Recorded data
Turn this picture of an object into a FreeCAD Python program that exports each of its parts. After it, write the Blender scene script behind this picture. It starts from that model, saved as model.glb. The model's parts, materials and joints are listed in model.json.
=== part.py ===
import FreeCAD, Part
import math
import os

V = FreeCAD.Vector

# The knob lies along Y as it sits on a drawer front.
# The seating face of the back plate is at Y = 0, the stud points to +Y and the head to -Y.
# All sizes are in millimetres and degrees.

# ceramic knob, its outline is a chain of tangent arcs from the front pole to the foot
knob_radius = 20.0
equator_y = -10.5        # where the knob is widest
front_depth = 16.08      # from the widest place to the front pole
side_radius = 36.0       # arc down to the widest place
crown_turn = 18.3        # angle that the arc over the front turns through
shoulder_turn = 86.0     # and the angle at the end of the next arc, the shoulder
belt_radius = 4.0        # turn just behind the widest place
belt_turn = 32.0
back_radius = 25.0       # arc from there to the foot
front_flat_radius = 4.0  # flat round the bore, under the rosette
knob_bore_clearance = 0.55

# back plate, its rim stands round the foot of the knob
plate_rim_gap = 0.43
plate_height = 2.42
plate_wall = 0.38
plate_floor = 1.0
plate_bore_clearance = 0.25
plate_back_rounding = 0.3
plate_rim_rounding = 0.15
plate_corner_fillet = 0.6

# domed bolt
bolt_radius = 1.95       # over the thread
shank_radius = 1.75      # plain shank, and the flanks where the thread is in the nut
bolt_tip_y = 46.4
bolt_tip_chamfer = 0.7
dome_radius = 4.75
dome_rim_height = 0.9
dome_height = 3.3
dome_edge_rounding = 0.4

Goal
Copy out all of the lines above exactly.

Exercise result
Turn this picture of an object into a FreeCAD Python program that exports each of its parts. After it, write the Blender scene script behind this picture. It starts from that model, saved as model.glb. The model's parts, materials and joints are listed in model.json.
=== part.py ===
import FreeCAD, Part
import math
import os

V = FreeCAD.Vector

# The knob lies along Y as it sits on a drawer front.
# The seating face of the back plate is at Y = 0, the stud points to +Y and the head to -Y.
# All sizes are in millimetres and degrees.

# ceramic knob, its outline is a chain of tangent arcs from the front pole to the foot
knob_radius = 20.0
equator_y = -10.5        # where the knob is widest
front_depth = 16.08      # from the widest place to the front pole
side_radius = 36.0       # arc down to the widest place
crown_turn = 18.3        # angle that the arc over the front turns through
shoulder_turn = 86.0     # and the angle at the end of the next arc, the shoulder
belt_radius = 4.0        # turn just behind the widest place
belt_turn = 32.0
back_radius = 25.0       # arc from there to the foot
front_flat_radius = 4.0  # flat round the bore, under the rosette
knob_bore_clearance = 0.55

# back plate, its rim stands round the foot of the knob
plate_rim_gap = 0.43
plate_height = 2.42
plate_wall = 0.38
plate_floor = 1.0
plate_bore_clearance = 0.25
plate_back_rounding = 0.3
plate_rim_rounding = 0.15
plate_corner_fillet = 0.6

# domed bolt
bolt_radius = 1.95       # over the thread
shank_radius = 1.75      # plain shank, and the flanks where the thread is in the nut
bolt_tip_y = 46.4
bolt_tip_chamfer = 0.7
dome_radius = 4.75
dome_rim_height = 0.9
dome_height = 3.3
dome_edge_rounding = 0.4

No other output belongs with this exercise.